[Object modeling scripts]
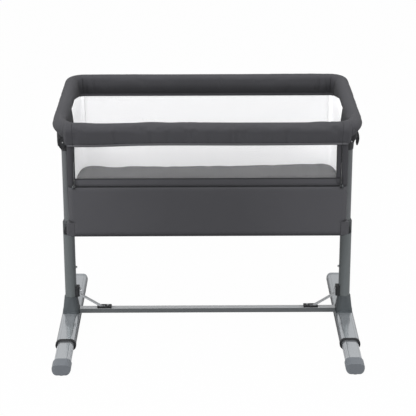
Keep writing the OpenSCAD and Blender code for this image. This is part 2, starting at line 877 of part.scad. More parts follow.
// Edge of the mattress: full at mid height, rounded above and drawn in below
function mattress_skin() =
  let (t = mattress_t, e = mattress_edge, n = 7)
  concat(
    [mattress_level(5, mattress_z), mattress_level(1.2, mattress_z + 0.12 * t),
     mattress_level(0, mattress_z + 0.28 * t)],
    [for (i = [1 : n]) let (a = 90 * i / n)
      mattress_level(e * (1 - cos(a)), mattress_z + t * (0.28 + 0.62 * sin(a)))],
    [mattress_level(e + 40, mattress_z + 0.95 * t),
     mattress_level(e + 100, mattress_z + 0.985 * t),
     mattress_level(e + 170, mattress_z + t)]
  );

module skin(levels_list) {
  n = len(levels_list[0]);
  m = len(levels_list);
  points = [for (level = levels_list) each level];
  sides = [for (k = [0 : m - 2], i = [0 : n - 1])
    let (a = k * n + i, b = k * n + (i + 1) % n, c = a + n, d = b + n)
    each [[a, c, b], [b, c, d]]];
  floor_cap = [for (i = [1 : n - 2]) [0, i, i + 1]];
  top = (m - 1) * n;
  top_cap = [for (i = [1 : n - 2]) [top, top + i + 1, top + i]];
  polyhedron(points = points, faces = concat(sides, floor_cap, top_cap));
}

module mattress() {
  color("#75767a") centred() skin(mattress_skin());
}

module base_cloth() {
  color("#3d3e41") centred() translate([0, 0, body_bottom - cloth_t - 0.2])
    linear_extrude(cloth_t) body_plan(0.5);
}

// Fabric walls

module front_panel() {
  low = 41.5;
  x_low = upright_x - corner_d / 2 + 1;
  x_band = gate_x + 0.5;
  module front_part(x) {
    intersection() {
      body_ring(0, wall_t);
      translate([-x, -body_front - 1]) square([2 * x, body_front + 1 - front_split]);
    }
  }
  color("#4c4d50") centred() difference() {
    union() {
      translate([0, 0, body_bottom]) linear_extrude(low + 0.01) front_part(x_low);
      translate([0, 0, body_bottom + low])
        linear_extrude(fold_z - 2 - body_bottom - low) front_part(body_x);
      translate([0, 0, fold_z - 2.01]) linear_extrude(seam_z - fold_z + 1.7)
        difference() {
          front_part(body_x);
          translate([-x_band, -body_front - 2]) square([2 * x_band, 20]);
        }
    }
    for (s = [-1, 1]) scale([s, 1, 1])
      translate([arm_x - 0.3, -body_front - 5, fold_z - 12])
        cube([gate_x - arm_x + 6.2, 10, 18]);
  }
}

module end_wall(side) {
  color("#48494c") on_side(side) difference() {
    translate([body_x - wall_t, -front_split + 0.3, body_bottom])
      cube([wall_t, front_split + corner_y - 0.6, seam_z - seat - body_bottom]);
    translate([body_x - 10, -body_front - 1, body_bottom - 1])
      cube([20, 33.5, 42.5]);
  }
}

module rear_wall() {
  color("#48494c") centred() {
    intersection() {
      translate([0, 0, body_bottom]) linear_extrude(fold_z + 3 - body_bottom)
        body_ring(0, wall_t);
      translate([-body_x, corner_y, 0]) cube([2 * body_x, 100, 2000]);
    }
    for (s = [-1, 1]) scale([s, 1, 1])
      translate([0, 0, fold_z + 2]) linear_extrude(seam_z - seat - fold_z - 2)
        intersection() {
          body_ring(0, wall_t);
          translate([corner_x, corner_y]) square(100);
        }
  }
}

module rear_mesh() {
  color("#f2f2f2") centred() translate([-corner_x + seat, body_rear - net_t, fold_z + 3 + seat])
    cube([2 * (corner_x - seat), net_t, seam_z - fold_z - 3 - 2 * seat]);
}

module lining() {
  low = mattress_z + 1;
  color("#f4f4f4") centred() {
    translate([0, 0, low]) linear_extrude(fold_z + 3 - low) intersection() {
      body_ring(wall_t + seat, wall_t + seat + lining_t);
      translate([-body_x, -body_front + 32.5]) square([2 * body_x, 900]);
    }
    for (s = [-1, 1]) scale([s, 1, 1])
      translate([0, 0, fold_z + 2]) linear_extrude(seam_z - 2 * seat - fold_z - 2)
        intersection() {
          body_ring(wall_t + seat, wall_t + seat + lining_t);
          translate([corner_x, -lining_front]) square([100, 900]);
        }
  }
}

module zip_slider(side) {
  x0 = gate_x + 0.2;
  z0 = fold_z + 7;
  color("#141516") on_side(side) {
    translate([x0, -body_front - 3.4, z0 + zip_l - 8]) cube([3.2, 3.1, 8]);
    translate([x0 + 0.4, -body_front - 3, z0]) cube([2.4, 1.8, zip_l - 4]);
  }
}

// Folding front side

module gate_rail() {
  color("#8d9194") centred() translate([0, -rail_front, rail_z])
    along_x(-arm_x + 0.1, arm_x - 0.1) difference() {
      circle(d = rail_d);
      circle(d = rail_d - 2 * tube_wall);
    }
}

module gate_arm(side) {
  knee = fold_z + 33;
  lean = atan2(hinge_y - rail_front, knee - fold_z);
  len = norm([hinge_y - rail_front, knee - fold_z]);
  color("#1f2123") on_side(side) {
    along_x(arm_x, arm_x + arm_t) {
      translate([-rail_front, rail_z]) circle(d = rail_d);
      translate([-rail_front - 4, knee]) square([8, rail_z - knee]);
      translate([-rail_front, knee]) circle(r = 4);
      translate([-rail_front, knee]) rotate(180 - lean) translate([-4, 0]) square([8, len]);
      translate([-hinge_y, fold_z]) circle(r = 5);
    }
    translate([arm_x + 0.5, -hinge_y, fold_z]) rotate([0, 90, 0])
      cylinder(d = 5, h = arm_t + 5.5);
  }
}

module gate_cover() {
  half = gate_x - 0.3;
  back = -rail_front + rail_d / 2;
  color("#5e5f62") centred() difference() {
    translate([0, -rail_front, rail_z]) along_x(-half, half) difference() {
      pad_section(-front_hang);
      circle(d = rail_d + 2 * seat);
    }
    for (s = [-1, 1]) scale([s, 1, 1]) {
      // pocket that lets the end go past the elbow's tongue
      translate([gate_x - 17, back - 1, rail_z - 12]) cube([30, 30, 24]);
      // slot for the arm
      translate([arm_x - 0.3, -rail_front - 4.3, seam_z - 1]) cube([20, 8.6, seam_drop + 1]);
    }
  }
}

module gate_mesh() {
  z0 = fold_z + strip_h + seat;
  color("#f2f2f2") centred() translate([-arm_x + seat, -body_front + 0.3, z0])
    cube([2 * (arm_x - seat), net_t, seam_z - seat - z0]);
}

module gate_strip() {
  color("#47484b") centred() translate([-arm_x + seat, -body_front, fold_z + 2])
    cube([2 * (arm_x - seat), wall_t, strip_h - 2]);
}

foot_sleeve(LEFT);  // foot_sleeve_left
foot_sleeve(RIGHT);  // foot_sleeve_right
foot_rear_cap(LEFT);  // foot_rear_cap_left
foot_rear_cap(RIGHT);  // foot_rear_cap_right
foot_rings();
post_socket(LEFT);  // post_socket_left
post_socket(RIGHT);  // post_socket_right
lower_post(LEFT);  // lower_post_left
lower_post(RIGHT);  // lower_post_right
post_collar(LEFT);  // post_collar_left
post_collar(RIGHT);  // post_collar_right
crossbar();
brace(LEFT);  // brace_left
brace(RIGHT);  // brace_right
brace_clips();
stand_fasteners();
height_button(LEFT);  // height_button_left
height_button(RIGHT);  // height_button_right
foot_tube(LEFT);  // foot_tube_left
foot_tube(RIGHT);  // foot_tube_right
foot_front_cap(LEFT);  // foot_front_cap_left
foot_front_cap(RIGHT);  // foot_front_cap_right
upper_post(LEFT);  // upper_post_left
upper_post(RIGHT);  // upper_post_right
post_plug(LEFT);  // post_plug_left
post_plug(RIGHT);  // post_plug_right
hub(LEFT);  // hub_left
hub(RIGHT);  // hub_right
hub_lever(LEFT);  // hub_lever_left
hub_lever(RIGHT);  // hub_lever_right
rail_tube();
front_elbow(LEFT);  // front_elbow_left
front_elbow(RIGHT);  // front_elbow_right
rail_saddle(LEFT);  // rail_saddle_left
rail_saddle(RIGHT);  // rail_saddle_right
rail_cover();
elbow_cover(LEFT);  // elbow_cover_left
elbow_cover(RIGHT);  // elbow_cover_right
base_frame();
base_corner(LEFT);  // base_corner_left
base_corner(RIGHT);  // base_corner_right
corner_tube(LEFT);  // corner_tube_left
corner_tube(RIGHT);  // corner_tube_right
mattress_board();
mattress();
base_cloth();
front_panel();
end_wall(LEFT);  // end_wall_left
end_wall(RIGHT);  // end_wall_right
rear_wall();
rear_mesh();
lining();
zip_slider(LEFT);  // zip_slider_left
zip_slider(RIGHT);  // zip_slider_right
gate_rail();
gate_arm(LEFT);  // gate_arm_left
gate_arm(RIGHT);  // gate_arm_right
gate_cover();
gate_mesh();
gate_strip();
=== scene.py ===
import math
import bmesh
import bpy
from mathutils import Matrix, Vector, noise


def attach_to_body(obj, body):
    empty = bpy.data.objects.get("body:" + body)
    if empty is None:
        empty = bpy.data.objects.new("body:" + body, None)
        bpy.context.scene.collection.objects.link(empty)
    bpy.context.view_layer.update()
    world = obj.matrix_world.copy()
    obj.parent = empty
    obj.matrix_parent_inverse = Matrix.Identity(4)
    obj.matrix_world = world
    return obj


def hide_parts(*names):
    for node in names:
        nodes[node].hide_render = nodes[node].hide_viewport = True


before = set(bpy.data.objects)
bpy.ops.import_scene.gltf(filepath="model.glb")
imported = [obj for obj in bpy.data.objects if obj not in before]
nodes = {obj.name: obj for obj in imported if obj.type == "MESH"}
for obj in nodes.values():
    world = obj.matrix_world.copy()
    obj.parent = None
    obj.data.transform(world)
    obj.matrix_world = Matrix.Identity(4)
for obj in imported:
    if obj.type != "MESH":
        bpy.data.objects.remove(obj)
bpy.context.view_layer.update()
scene = bpy.context.scene
print("frame loaded:", len(nodes), "nodes")

# Main lines of the cradle in metres
postY = 0.049
rail = dict(x=0.431, front=-0.213, rear=0.329, z=0.716, endY=-0.131, cornerX=0.391,
            cornerY=0.289, padRadius=0.020, seamDrop=0.044, hang=0.0235, frontHang=0.006)
body = dict(x=0.4075, front=-0.219, rear=0.3055, frontRound=0.014, rearRound=0.0165,
            seam=0.672, fold=0.542, bottom=0.390, gateX=0.388, inset=0.001, gap=0.0005,
            sill=0.003, wrapY=-0.201)
bothSides = (("Left", -1), ("Right", 1))

# Camera
view = dict(target=(0.0021, postY, 0.380), distance=4.665, pitch=19.75, yaw=0.27, roll=-0.13,
            focal=1500, frameWidth=416)


def makeCamera():
    pitch, yaw, roll = (math.radians(view[k]) for k in ("pitch", "yaw", "roll"))
    ahead = Vector((math.sin(yaw) * math.cos(pitch), math.cos(yaw) * math.cos(pitch),
                    -math.sin(pitch)))
    flat = Vector((math.cos(yaw), -math.sin(yaw), 0))
    top = flat.cross(ahead)
    side = flat * math.cos(roll) + top * math.sin(roll)
    top = side.cross(ahead)
    camera = bpy.data.objects.new("camera", bpy.data.cameras.new("camera"))
    camera.data.sensor_width = 36
    camera.data.lens = 36 * view["focal"] / view["frameWidth"]
    camera.data.clip_end = 60
    turn = Matrix((side, top, -ahead)).transposed().to_4x4()
    place = Vector(view["target"]) - ahead * view["distance"]
    camera.matrix_world = Matrix.Translation(place) @ turn
    scene.collection.objects.link(camera)
    scene.camera = camera


makeCamera()
print("camera set")


# Shader helpers
def tone(*levels):
    red, green, blue = levels if len(levels) == 3 else levels * 3
    return tuple(((v / 255 + 0.055) / 1.055) ** 2.4 for v in (red, green, blue)) + (1.0,)


def wire(tree, source, target):
    if hasattr(source, "links"):
        tree.links.new(source, target)
    else:
        target.default_value = source


def feed(tree, node, **sockets):
    for name, source in sockets.items():
        wire(tree, source, node.inputs[name.replace("_", " ")])
    return node


def makeNode(tree, kind, **sockets):
    return feed(tree, tree.nodes.new("ShaderNode" + kind), **sockets)


def calc(tree, operation, *values, kind="Math"):
    node = makeNode(tree, kind)
    node.operation = operation
    for value, socket in zip(values, node.inputs):
        wire(tree, value, socket)
    return node.outputs["Value" if operation == "DOT_PRODUCT" else 0]


def mixColour(tree, factor, first, second, blend="MIX"):
    node = makeNode(tree, "Mix")
    node.data_type, node.blend_type = "RGBA", blend
    for place, source in ((0, factor), (6, first), (7, second)):
        wire(tree, source, node.inputs[place])
    return node.outputs[2]


def shaded(tree, colour, light):
    return mixColour(tree, 1.0, colour, light, "MULTIPLY")


def noiseNode(tree, vector, scale, detail=3.0, rough=0.5, stretch=None):
    if stretch:
        vector = makeNode(tree, "Mapping", Scale=stretch, Vector=vector).outputs[0]
    return makeNode(tree, "TexNoise", Vector=vector, Scale=scale, Detail=detail,
                    Roughness=rough).outputs[0]


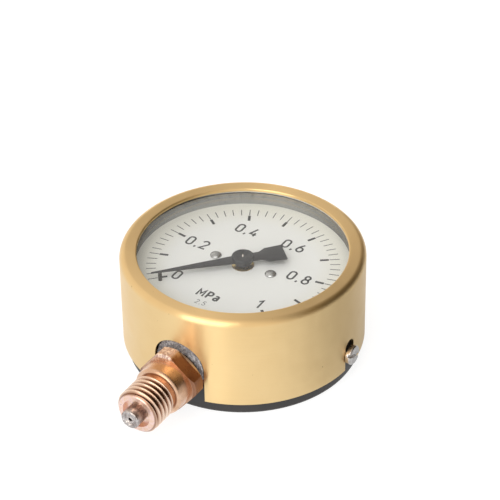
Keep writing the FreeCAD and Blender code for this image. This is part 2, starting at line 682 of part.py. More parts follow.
# ---------------------------------------------------------------- pointer
def pointer():
    z = POINTER_Z
    half_root, half_tip = BLADE_ROOT_W / 2, BLADE_TIP_W / 2
    outline = [
        (0, -half_root), (HUB_R, -half_root), (POINTER_TIP, -half_tip), (POINTER_TIP, half_tip),
        (HUB_R, half_root), (0, half_root), (-TAIL_NECK_END, TAIL_NECK_W / 2),
        (-TAIL_NECK_END - TAIL_FLARE, TAIL_W / 2), (-TAIL_END, TAIL_END_W / 2), (-TAIL_END, -TAIL_END_W / 2),
        (-TAIL_NECK_END - TAIL_FLARE, -TAIL_W / 2), (-TAIL_NECK_END, -TAIL_NECK_W / 2),
    ]
    wire = Part.makePolygon([Vec(x, y, z) for x, y in outline + outline[:1]])
    blade = Part.Face(wire).extrude(Vec(0, 0, POINTER_T))
    edge = 0.4
    hub = spun_polygon([(0, z), (HUB_R, z), (HUB_R, HUB_TOP_Z - edge), (HUB_R - edge, HUB_TOP_Z),
                        (0, HUB_TOP_Z)])
    body = fused([blade, hub]).cut(disc(SHAFT_R, 0, HUB_TOP_Z - 0.5))
    body.rotate(Vec(0, 0, 0), Z_AXIS, POINTER_REST)
    return body


def pointer_bush():
    return ring(1.6, SHAFT_R, DIAL_TOP_Z + 0.9, POINTER_Z)


# ---------------------------------------------------------------- output
NODES = {
    "rear_case": rear_case,
    "front_cover": front_cover,
    "cover_screws": cover_screws,
    "window_seal": window_seal,
    "window_glass": window_glass,
    "spacer_ring": spacer_ring,
    "dial_plate": dial_plate,
    "dial_screws": dial_screws,
    "zero_stop_pin": zero_stop_pin,
    "socket_stem": socket_stem,
    "inlet_nipple": inlet_nipple,
    "stem_seal": stem_seal,
    "socket_screws": socket_screws,
    "bourdon_tube": bourdon_tube,
    "tube_end_piece": tube_end_piece,
    "tip_link_pin": tip_link_pin,
    "connecting_link": connecting_link,
    "sector_gear": sector_gear,
    "sector_arbor": sector_arbor,
    "sector_link_pin": sector_link_pin,
    "movement_back_plate": movement_back_plate,
    "movement_front_plate": movement_front_plate,
    "centre_bush": centre_bush,
    "movement_pillars": movement_pillars,
    "movement_screws": movement_screws,
    "movement_mount_screws": movement_mount_screws,
    "hairspring": hairspring,
    "hairspring_stud": hairspring_stud,
    "hairspring_collet": hairspring_collet,
    "pinion_arbor": pinion_arbor,
    "pointer": pointer,
    "pointer_bush": pointer_bush,
}


def main():
    os.makedirs("parts", exist_ok=True)
    for name, make in NODES.items():
        shape = make()
        shape.exportStep(f"parts/{name}.step")
        print(name, "solids", len(shape.Solids), "valid", shape.isValid(), "mm3", round(shape.Volume, 2))


main()
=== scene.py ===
"""Looks of a 63 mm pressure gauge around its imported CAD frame.

The shapes are written in millimetres, in the frame's own axes: +Z out of the dial, +Y to 12 o'clock,
the stem along -Y. They are scaled to metres when a mesh is made.
"""

import json
from math import acos, atan2, cos, hypot, pi, radians, sin, tan

import bmesh
import bpy
from mathutils import Matrix, Vector
from mathutils import noise as mnoise


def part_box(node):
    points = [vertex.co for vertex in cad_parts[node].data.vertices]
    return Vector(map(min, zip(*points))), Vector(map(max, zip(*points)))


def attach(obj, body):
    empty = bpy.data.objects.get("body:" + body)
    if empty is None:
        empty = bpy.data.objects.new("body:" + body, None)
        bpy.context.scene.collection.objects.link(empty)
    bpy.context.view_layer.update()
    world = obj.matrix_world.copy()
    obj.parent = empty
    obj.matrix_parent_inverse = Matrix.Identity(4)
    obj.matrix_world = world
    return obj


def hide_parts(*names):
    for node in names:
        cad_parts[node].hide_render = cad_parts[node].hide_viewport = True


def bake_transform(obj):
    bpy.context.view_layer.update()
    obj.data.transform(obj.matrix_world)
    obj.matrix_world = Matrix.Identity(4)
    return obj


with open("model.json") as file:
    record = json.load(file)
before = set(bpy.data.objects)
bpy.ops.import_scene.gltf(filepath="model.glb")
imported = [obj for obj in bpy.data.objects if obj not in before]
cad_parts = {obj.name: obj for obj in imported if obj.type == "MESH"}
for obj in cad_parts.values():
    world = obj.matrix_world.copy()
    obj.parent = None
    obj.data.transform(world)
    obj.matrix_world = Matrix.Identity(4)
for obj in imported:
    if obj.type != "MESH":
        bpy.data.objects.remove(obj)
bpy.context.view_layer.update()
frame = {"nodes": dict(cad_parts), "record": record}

MM = 0.001
ROUND = 192          # segments round a turned part
COVER_ROUND = 256    # segments round the cover
SMALL_ROUND = 64     # segments round a screw or a pin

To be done
In the listing above, find the line with "for name, make" and the line with "from mathutils import noise as mnoise", then print exactly those two lines and every line between them, and nothing more.

Task result
    for name, make in NODES.items():
        shape = make()
        shape.exportStep(f"parts/{name}.step")
        print(name, "solids", len(shape.Solids), "valid", shape.isValid(), "mm3", round(shape.Volume, 2))


main()
=== scene.py ===
"""Looks of a 63 mm pressure gauge around its imported CAD frame.

The shapes are written in millimetres, in the frame's own axes: +Z out of the dial, +Y to 12 o'clock,
the stem along -Y. They are scaled to metres when a mesh is made.
"""

import json
from math import acos, atan2, cos, hypot, pi, radians, sin, tan

import bmesh
import bpy
from mathutils import Matrix, Vector
from mathutils import noise as mnoise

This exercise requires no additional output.